Photo: Peter Frank Edwards; Styling: Ginny Branch

Active time 25 mins
Total time 168 hrs, 25 mins

Makes 6 pints

These Middle Eastern-inspired pickles get their pink color from beet halves nestled into the jars. "Use turnips that are smaller than a baseball but larger than a golf ball," says Acheson. Stuff inside a pita sandwich, pair it with grilled salmon, or enjoy them on their own.


  • 3 pounds turnips
  • 3 small red beets, halved
  • 6 small garlic cloves
  • 4 cups water
  • 1 1/2 cups apple cider vinegar
  • 6 tablespoons pickling salt
  • 1 1/2 teaspoons ground sumac
  • 6 bay leaves

How to Make It

  1. Peel turnips, and remove tops. Cut turnips into 2-inch pieces. Divide turnip pieces evenly among 6 (1-pint) canning jars. Add 1 beet half and 1 garlic clove to each jar, leaving 1 inch of room at the top of each jar.
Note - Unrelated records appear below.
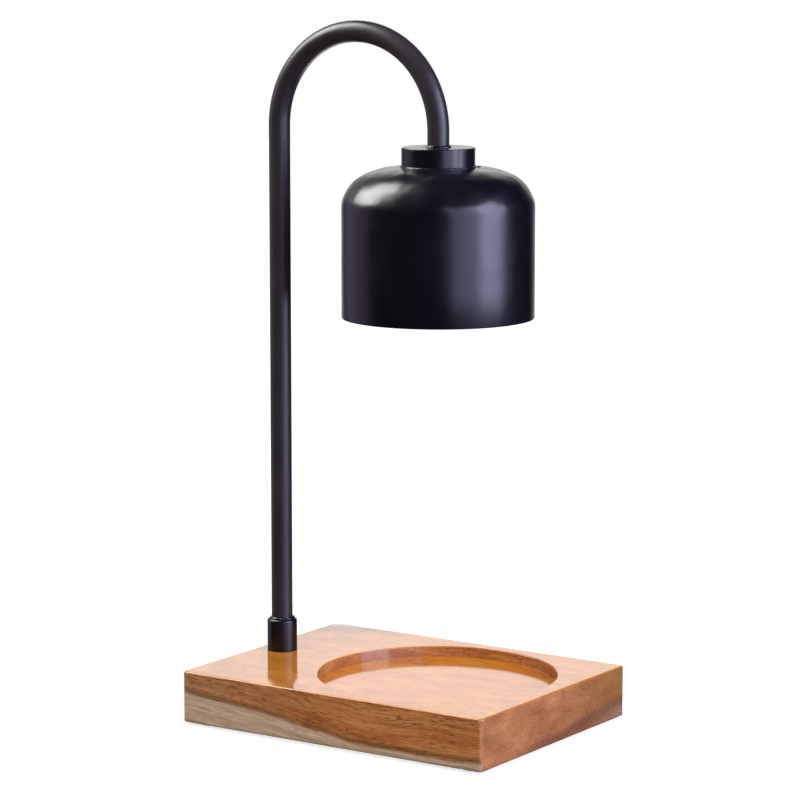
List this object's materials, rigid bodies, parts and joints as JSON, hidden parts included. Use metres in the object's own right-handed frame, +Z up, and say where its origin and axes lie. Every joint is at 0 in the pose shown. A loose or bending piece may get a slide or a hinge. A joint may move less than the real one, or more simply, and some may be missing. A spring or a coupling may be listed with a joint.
{
  "type": "candle warmer lamp",
  "caption": "Candle warmer lamp: a bell shade with a reflector bulb hangs from a hooked arm over a round recess in a wooden board.",
  "frame": {"origin": "on the table, under the middle of the board's underside", "axes": "+X along the board from the arm to the shade, +Y to the back, +Z up"},
  "size_m": [0.165, 0.125, 0.3252],
  "materials": {
    "acacia": "satin clear lacquer on acacia",
    "black_powder_coat": "satin black powder coat on steel",
    "black_steel": "black stoved enamel on steel sheet",
    "zinc_steel": "zinc plated",
    "rubber": "matt black rubber",
    "nylon": "natural nylon",
    "brass": "bright brass",
    "steatite": "unglazed white ceramic",
    "brown_sleeve": "brown silicone sleeve",
    "blue_sleeve": "blue silicone sleeve",
    "reflector_glass": "aluminised pressed glass",
    "clear_glass": "clear front glass",
    "nickel": "nickel plated brass",
    "quartz": "clear quartz",
    "tungsten": "drawn tungsten wire"
  },
  "bodies": {
    "lamp": {"base_board": "acacia", "bottom_plate": "black_steel", "plate_screws": "zinc_steel", "rubber_feet": "rubber", "cord_grommet": "rubber", "terminal_block": "nylon", "terminal_inserts": "brass", "terminal_screws": "zinc_steel", "block_screw": "zinc_steel", "arm_tube": "black_powder_coat", "foot_collar": "black_powder_coat", "foot_washer": "zinc_steel", "foot_nut": "zinc_steel", "foot_bush": "nylon", "head_bush": "nylon", "neck_cap": "black_powder_coat", "shade": "black_powder_coat", "head_washer": "zinc_steel", "head_nut": "zinc_steel", "socket_bracket": "zinc_steel", "socket_body": "steatite", "socket_cover": "steatite", "socket_contacts": "brass", "socket_screws": "zinc_steel", "live_lead": "brown_sleeve", "neutral_lead": "blue_sleeve"},
    "bulb": {"bulb_reflector": "reflector_glass", "bulb_lens": "clear_glass", "bulb_base": "steatite", "bulb_pins": "nickel", "bulb_capsule": "quartz", "bulb_filament": "tungsten"}
  },
  "joints": [
    {"name": "bulb_twist", "type": "hinge", "parent": "lamp", "child": "bulb", "pos_m": [0.0185, 0, 0.23855], "axis": [0, 0, -1], "range_deg": [0, 40]}
  ]
}
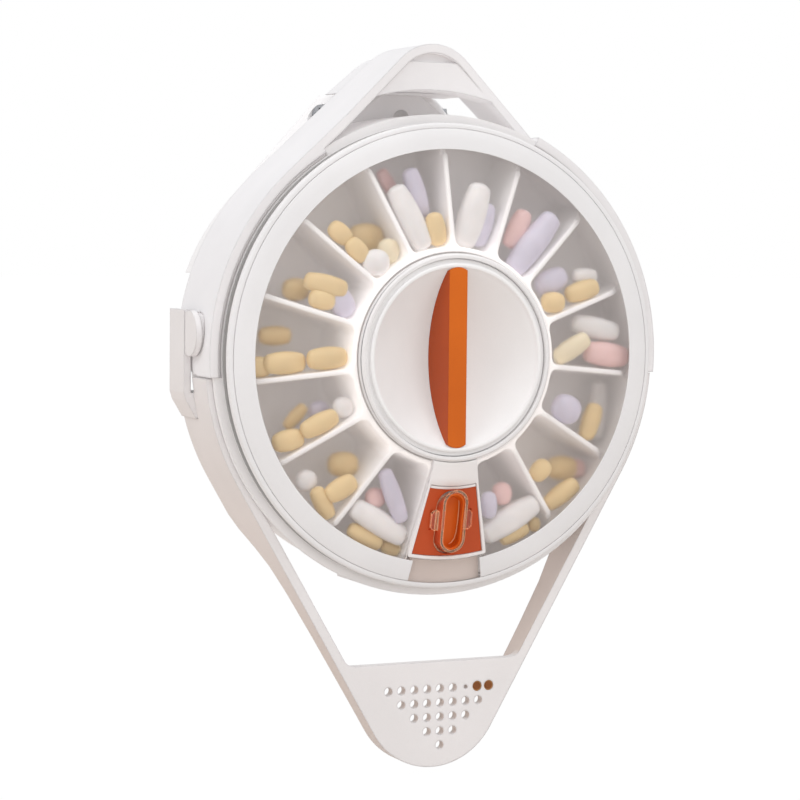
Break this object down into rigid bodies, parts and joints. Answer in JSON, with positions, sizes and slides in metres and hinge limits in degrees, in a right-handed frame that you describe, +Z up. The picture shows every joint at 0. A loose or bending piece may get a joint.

  2. Combine water and next four ingredients in a medium saucepan, and bring to a boil.

  3. Carefully pour vinegar mixture over turnip mixture in jars, leaving 1/2 inch of room at the top of each. Wipe jar rims. Cover at once with metal lids; screw on bands. Let stand at room temperature 1 week; chill. Turnips will keep in refrigerator up to 3 months.